Land Trust Executive Director Tom Dean, along for the tour, noted that Lost Lake is one of the oldest preserves on the island, estimating that it was created in the 1980s.

“When you age the peat in Lost Lake, it dates from about 1700, so that also confirms that timing, and we think that that story is probably about the earthquake,” he said.

Dean also explained why Lost Lake is geographically unique compared to other locations on the island. It is situated in a rotational slide zone, he said, meaning that the surface of the terrain is curved and naturally erodes in a downslope momentum. The slumping that results causes the beach to move up higher.

Past Lost Lake, near the south of Maury, Haulman stopped outside the Larson family waterfront and former home. The property was a recent county acquisition, coordinated by Rabourn earlier this year, and was complicated by the delayed passage of last year’s state capital budget amid escalating costs stemming from a high appraisal of the parcel. According to Rabourn, the Salmon Recovery Funding Board and the Puget Sound Partnership Fund helped apply financing to complete the sale. The significant delay is one example of the many constraints that face continued restoration work on the island and in the state.

Dean said that accelerating bulkhead removal would empower the recently incorporated Southern Resident Orca Task Force, noting that it is up to the legislature to act urgently and to further consider the potential benefit of programs that it has failed to fully support with funding.

“[The legislature] really needs to wake up and understand the nature of these sorts of decisions when they leave those projects on the table and then say, ‘Oh we’ve got a crisis because the orcas are dying.’”
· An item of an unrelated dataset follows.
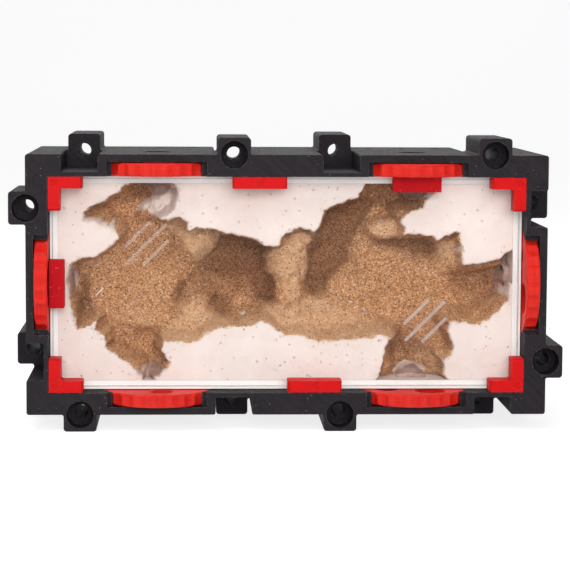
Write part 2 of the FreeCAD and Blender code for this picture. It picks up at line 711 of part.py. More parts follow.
# ---------------------------------------------------------------- clear pane with slits
PX = "(%s - pane_gap)" % LX
PZ = "(%s - pane_gap)" % LZ
pane = new_body("pane")
s = sketch_on(pane, "XZ_Plane", "pane_outline", lift="half_depth - tray_front")
outline(s, [("-" + PX, "-" + PZ), (PX, "-" + PZ), (PX, PZ), ("-" + PX, PZ)])
plate = pad(pane, s, "pane_plate", "pane_thick", backwards=True)
before = volume(plate)
s = sketch_on(pane, "XZ_Plane", "pane_slit_lines", lift="half_depth - tray_front")
root = 0.70710678
for sign in (-1, 1):
    for k in (-1, 0, 1):
        long = "slit_long" if k == 0 else "slit_short"
        # each slit runs up to the right at 45 degrees
        cx = "%d * slit_across + %d * slit_pitch * %s" % (sign, -k, root)
        cz = "%d * slit_up + %d * slit_pitch * %s" % (-sign, k, root)
        corners = []
        for a, c in ((-1, -1), (1, -1), (1, 1), (-1, 1)):
            corners.append((
                "%s + %d * %s / 2 * %s - %d * slit_width / 2 * %s" % (cx, a, long, root, c, root),
                "%s + %d * %s / 2 * %s + %d * slit_width / 2 * %s" % (cz, a, long, root, c, root),
            ))
        outline(s, corners)
slits = pocket(pane, s, "pane_slits", "2 * pane_thick + 2", both=True)
doc.recompute()
if abs(before - volume(slits)) < 10:
    slits.SideType = "One side"
    slits.Reversed = True
check_less(slits, before, "pane slits")
pane.Tip = slits
bind(pane, "Placement.Base.z", MID)


# ---------------------------------------------------------------- red clips
def edges_of(shape, wanted):
    names = []
    for number, edge in enumerate(shape.Edges, start=1):
        if len(edge.Vertexes) != 2:
            continue
        a, b = edge.Vertexes[0].Point, edge.Vertexes[1].Point
        d = b - a
        d.normalize()
        if wanted((a + b) * 0.5, d, (b - a).Length):
            names.append("Edge%d" % number)
    return names


def bevel(body, feature, name, wanted, word):
    doc.recompute()
    names = edges_of(feature.Shape, wanted)
    if not names:
        raise RuntimeError("no edge for " + name)
    c = body.newObject("PartDesign::Chamfer", name)
    c.Base = (feature, names)
    bind(c, "Size", word)
    return c


def corner_clip(label, turn, x, z):
    """L clip. Local: outer corner at the origin, arms along +x and -z, front face at y = 0."""
    b = new_body(label)
    s = sketch_on(b, "XZ_Plane", label + "_outline")
    a, w, q = "clip_arm", "clip_width", "clip_square"
    outline(s, [("0", "0"), ("0", "-" + a), (w, "-" + a), (w, "-" + q), (q, "-" + q), (q, "-" + w), (a, "-" + w), (a, "0")])
    p = pad(b, s, label + "_body", "clip_back - clip_front", backwards=True)
    before = volume(p)
    s = sketch_on(b, "XZ_Plane", label + "_dimple_line")
    ring(s, "dimple_inset", "-dimple_inset", "dimple_width")
    d = pocket(b, s, label + "_dimple", "dimple_depth")
    check_less(d, before, label + " dimple")
    arm = size("clip_arm")
    c = bevel(b, d, label + "_ends", lambda m, e, n: abs(m.y) < 0.01 and (abs(m.x - arm) < 0.01 or abs(m.z + arm) < 0.01), "clip_bevel")
    b.Tip = c
    b.Placement = FreeCAD.Placement(V(), FreeCAD.Rotation(V(0, 1, 0), turn))
    bind(b, "Placement.Base.x", x)
    bind(b, "Placement.Base.y", Y("clip_front"))
    bind(b, "Placement.Base.z", z)
    return b


def edge_clip(label, sign, x, z):
    """Straight clip. Local: middle of the outer edge at the origin, sign says which way the wall is."""
    b = new_body(label)
    s = sketch_on(b, "XZ_Plane", label + "_outline")
    inner = "%d * clip_width" % -sign
    outline(s, [("-clip_long / 2", "0"), ("clip_long / 2", "0"), ("clip_long / 2", inner), ("-clip_long / 2", inner)])
    p = pad(b, s, label + "_body", "clip_back - clip_front", backwards=True)
    before = volume(p)
    s = sketch_on(b, "XZ_Plane", label + "_dimple_line")
    ring(s, "0", "%d * dimple_inset" % -sign, "dimple_width")
    d = pocket(b, s, label + "_dimple", "dimple_depth")
    check_less(d, before, label + " dimple")
    half = size("clip_long") / 2
    c = bevel(b, d, label + "_ends", lambda m, e, n: abs(m.y) < 0.01 and abs(abs(m.x) - half) < 0.01, "clip_bevel")
    b.Tip = c
    bind(b, "Placement.Base.x", x)
    bind(b, "Placement.Base.y", Y("clip_front"))
    bind(b, "Placement.Base.z", z)
    return b


CX = "(%s - clip_gap)" % OPEN_X
CZ = "(%s - clip_gap)" % OPEN_Z
clips = [
    corner_clip("clip_corner_top_left", 0, "-" + CX, MID + " + " + CZ),
    corner_clip("clip_corner_top_right", 90, CX, MID + " + " + CZ),
    corner_clip("clip_corner_bottom_right", 180, CX, MID + " - " + CZ),
    corner_clip("clip_corner_bottom_left", -90, "-" + CX, MID + " - " + CZ),
    edge_clip("clip_edge_top", 1, "-clip_shift", MID + " + " + CZ),
    edge_clip("clip_edge_bottom", -1, "clip_shift", MID + " - " + CZ),
]

# ---------------------------------------------------------------- darker red blocks beside two wheels
BX = "(%s - block_gap)" % OPEN_X
BZ = "(%s - block_gap)" % OPEN_Z
b = box("block_left_blank", "-" + BX, "-" + BX + " + block_deep", Y("block_front"), Y("clip_back"), MID + " - block_long / 2", MID + " + block_long / 2")
inner_x = -(size("body_width") / 2 - size("rim_width") - size("block_gap")) + size("block_deep")
block_left = round_edges("block_left", b, size("block_round"), lambda p, d: abs(d.y) > 0.99 and abs(p.x - inner_x) < 0.01)
b = box("block_top_blank", "port_spacing - block_long / 2", "port_spacing + block_long / 2", Y("block_front"), Y("clip_back"), MID + " + " + BZ + " - block_deep", MID + " + " + BZ)
inner_z = size("lug_reach") + size("body_height") - size("rim_width") - size("block_gap") - size("block_deep")
block_top = round_edges("block_top", b, size("block_round"), lambda p, d: abs(d.y) > 0.99 and abs(p.z - inner_z) < 0.01)

# ---------------------------------------------------------------- water tank, lid and wicks
KX = "(%s - tank_gap)" % OPEN_X
KZ = "(%s - tank_gap)" % OPEN_Z
b = box("tank_slab", "-" + KX, KX, Y("tank_front"), Y("tank_back"), MID + " - " + KZ, MID + " + " + KZ)
b = round_edges("tank_rounded", b, size("tray_round"), lambda p, d: abs(d.y) > 0.99)
neck = cylinder("tank_neck", "Y", "0", Y("tank_back - 1"), MID + " + neck_up", "neck_width / 2", "neck_back - tank_back + 1")
hollow = box("tank_hollow", "-" + KX + " + tank_wall", KX + " - tank_wall", Y("tank_front - 1"), Y("tank_back - tank_wall"),
             MID + " - " + KZ + " + tank_wall", MID + " + " + KZ + " - tank_wall")
bore = cylinder("tank_bore", "Y", "0", Y("tank_back - 4"), MID + " + neck_up", "neck_bore / 2", "neck_back - tank_back + 6")
water_tank = cut("water_tank", fuse("tank_solid", [b, neck]), fuse("tank_away", [hollow, bore]))

b = box("lid_slab", "-" + KX, KX, Y("lid_front"), Y("tank_front"), MID + " - " + KZ, MID + " + " + KZ)
b = round_edges("lid_rounded", b, size("tray_round"), lambda p, d: abs(d.y) > 0.99)
tongue = box("lid_tongue", "-" + KX + " + tank_wall", KX + " - tank_wall", Y("tank_front - 0.5"), Y("tank_front + 2"),
             MID + " - " + KZ + " + tank_wall", MID + " + " + KZ + " - tank_wall")
away = [cylinder("lid_wick_%d" % number, "Y", "%s * wick_pitch" % k, Y("lid_front - 1"), MID + " - wick_down", "wick_width / 2", "8")
        for number, k in enumerate(WICKS, start=1)]
tank_lid = cut("tank_lid", fuse("lid_solid", [b, tongue]), fuse("lid_away", away))
wicks = compound("wicks", [
    cylinder("wick_%d" % number, "Y", "%s * wick_pitch" % k, Y("wick_front"), MID + " - wick_down", "wick_width / 2", "wick_back - wick_front")
    for number, k in enumerate(WICKS, start=1)
])

# ---------------------------------------------------------------- fill stopper
fill_stopper = new_body("fill_stopper")
s = sketch_on(fill_stopper, "YZ_Plane", "stopper_profile")
outline(s, [
    ("knob_front - 9", "0"), ("knob_front - 9", "plug_width / 2 - 0.8"), ("knob_front - 8.2", "plug_width / 2"), ("knob_front", "plug_width / 2"),
    ("knob_front", "knob_width / 2 - 0.5"), ("knob_front + 0.5", "knob_width / 2"), ("knob_back - 1", "knob_width / 2"),
    ("knob_back", "knob_width / 2 - 1"), ("knob_back", "0"),
])
turned = fill_stopper.newObject("PartDesign::Revolution", "stopper_turned")
turned.Profile = s
turned.ReferenceAxis = (axis_of(fill_stopper, "Y_Axis"), [""])
turned.Angle = 360
before = volume(turned)
s = sketch_on(fill_stopper, "XZ_Plane", "stopper_flute_line", lift="-knob_back - 1")
ring(s, "knob_width / 2 + 1.6", "0", "5")
flute = pocket(fill_stopper, s, "stopper_flute", "knob_back - knob_front - 0.8", backwards=False)
if not volume(flute) < before - 1e-6:
    flute.Reversed = True
check_less(flute, before, "stopper flute")
before = volume(flute)
flutes = fill_stopper.newObject("PartDesign::PolarPattern", "stopper_flutes")
flutes.Originals = [flute]
flutes.Axis = (axis_of(fill_stopper, "Y_Axis"), [""])
flutes.Angle = 360
flutes.Occurrences = 10
fill_stopper.Tip = flutes
check_less(flutes, before, "stopper flutes")
bind(fill_stopper, "Placement.Base.y", "-half_depth")
bind(fill_stopper, "Placement.Base.z", MID + " + neck_up")

# ---------------------------------------------------------------- back cover and its screws
VX = "(%s - cover_gap)" % OPEN_X
VZ = "(%s - cover_gap)" % OPEN_Z
b = box("cover_slab", "-" + VX, VX, Y("cover_front"), BACK, MID + " - " + VZ, MID + " + " + VZ)
b = round_edges("cover_rounded", b, size("tray_round"), lambda p, d: abs(d.y) > 0.99)
away = [cylinder("cover_opening", "Y", "0", Y("cover_front - 1"), MID + " + neck_up", "cover_hole / 2", "6")]
parts = []
for number, (sx, sz) in enumerate(COVER_SCREWS, start=1):
    x, z = cover_axis(sx, sz)
    away.append(cylinder("cover_clear_%d" % number, "Y", x, Y("cover_front - 1"), z, "cover_shank / 2", "6"))
    away.append(cylinder("cover_sink_%d" % number, "Y", x, BACK + " - cover_head_thick", z, "cover_head / 2", "3"))
    head = cylinder("cover_screw_head_%d" % number, "Y", x, BACK + " - cover_head_thick", z, "cover_head / 2", "cover_head_thick")
    shank = cylinder("cover_screw_shank_%d" % number, "Y", x, Y("ledge_front + 1"), z, "cover_shank / 2", "2 * half_depth - ledge_front - 1.5")
    slot_a = box("cover_screw_slot_%d_a" % number, x + " - 1.5", x + " + 1.5", BACK + " - 0.9", BACK + " + 1", z + " - 0.35", z + " + 0.35")
    slot_b = box("cover_screw_slot_%d_b" % number, x + " - 0.35", x + " + 0.35", BACK + " - 0.9", BACK + " + 1", z + " - 1.5", z + " + 1.5")
    parts.append(cut("cover_screw_%d" % number, fuse("cover_screw_blank_%d" % number, [head, shank]), fuse("cover_screw_cross_%d" % number, [slot_a, slot_b])))
rear_cover = cut("rear_cover", b, fuse("cover_away", away))
cover_screws = compound("cover_screws", parts)

# ---------------------------------------------------------------- write the parts
doc.recompute()
OUT = [front_frame, rear_frame, frame_screws, gate_axles] + gates + [nest_tray, plaster_nest, sand_floor, pane] + clips + [
    block_left, block_top, water_tank, tank_lid, wicks, fill_stopper, rear_cover, cover_screws]
for obj in doc.Objects:
    for word in ("Invalid", "Error"):
        if word in obj.State:
            raise RuntimeError("%s is %s" % (obj.Label, word))
os.makedirs("parts", exist_ok=True)
for obj in OUT:
    shape = obj.Shape
    if shape.isNull() or not shape.isValid() or shape.Volume <= 0:
        raise RuntimeError("bad shape for " + obj.Label)
for obj in OUT:
    obj.Shape.exportStep("parts/%s.step" % obj.Label)
    box_ = obj.Shape.BoundBox
    print("%-26s solids %2d  volume %9.1f  x %7.2f..%7.2f  y %7.2f..%7.2f  z %7.2f..%7.2f" % (
        obj.Label, len(obj.Shape.Solids), obj.Shape.Volume, box_.XMin, box_.XMax, box_.YMin, box_.YMax, box_.ZMin, box_.ZMax))
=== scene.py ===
"""Looks of the ant habitat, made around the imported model. Metres, +Z up, the front looks along -Y."""

import math

import bmesh
import bpy
import numpy as np
from mathutils import Matrix, Vector


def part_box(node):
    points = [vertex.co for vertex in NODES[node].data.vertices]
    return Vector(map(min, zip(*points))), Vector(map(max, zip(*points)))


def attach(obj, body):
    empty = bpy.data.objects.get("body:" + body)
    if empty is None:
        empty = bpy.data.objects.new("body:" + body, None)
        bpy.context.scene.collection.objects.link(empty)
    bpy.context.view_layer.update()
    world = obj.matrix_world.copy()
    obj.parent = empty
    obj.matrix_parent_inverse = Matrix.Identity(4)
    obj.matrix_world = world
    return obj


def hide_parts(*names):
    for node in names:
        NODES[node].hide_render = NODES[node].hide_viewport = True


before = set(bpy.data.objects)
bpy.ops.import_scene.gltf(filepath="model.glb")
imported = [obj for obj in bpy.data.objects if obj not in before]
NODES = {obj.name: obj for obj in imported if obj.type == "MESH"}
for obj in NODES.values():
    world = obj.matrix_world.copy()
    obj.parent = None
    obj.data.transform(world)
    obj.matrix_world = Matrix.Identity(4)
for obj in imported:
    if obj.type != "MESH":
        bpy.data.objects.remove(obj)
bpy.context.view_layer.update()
MM = 0.001


# ---------------------------------------------------------------- camera, stage and light


def add_camera():
    yaw, pitch, roll = math.radians(2.489), math.radians(5.675), math.radians(-0.279)
    ahead = Vector((math.sin(yaw) * math.cos(pitch), math.cos(yaw) * math.cos(pitch), -math.sin(pitch)))
    side = Vector((math.cos(yaw), -math.sin(yaw), 0))
    down = ahead.cross(side)
    right = side * math.cos(roll) + down * math.sin(roll)
    below = -side * math.sin(roll) + down * math.cos(roll)
    data = bpy.data.cameras.new("camera")
    data.lens, data.sensor_width = 138.8, 36.0
    data.clip_start, data.clip_end = 0.05, 20
    camera = bpy.data.objects.new("camera", data)
    bpy.context.scene.collection.objects.link(camera)
    turn = Matrix((right, -below, -ahead)).transposed().to_4x4()
    camera.matrix_world = Matrix.Translation((-0.0374, -0.87921, 0.13996)) @ turn
    bpy.context.scene.camera = camera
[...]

Theresa Mitchell, an environmental planner for the habitat program at the Washington Department of Fish and Wildlife, said that the lack of available funding is compounded by the vast needs of conservation agencies across Puget Sound.

“I think there’s a difficult time telling the story about why this program is different than that program and why they’re all worthy. They’re all working together to do good things,” she said, hopeful for better outcomes.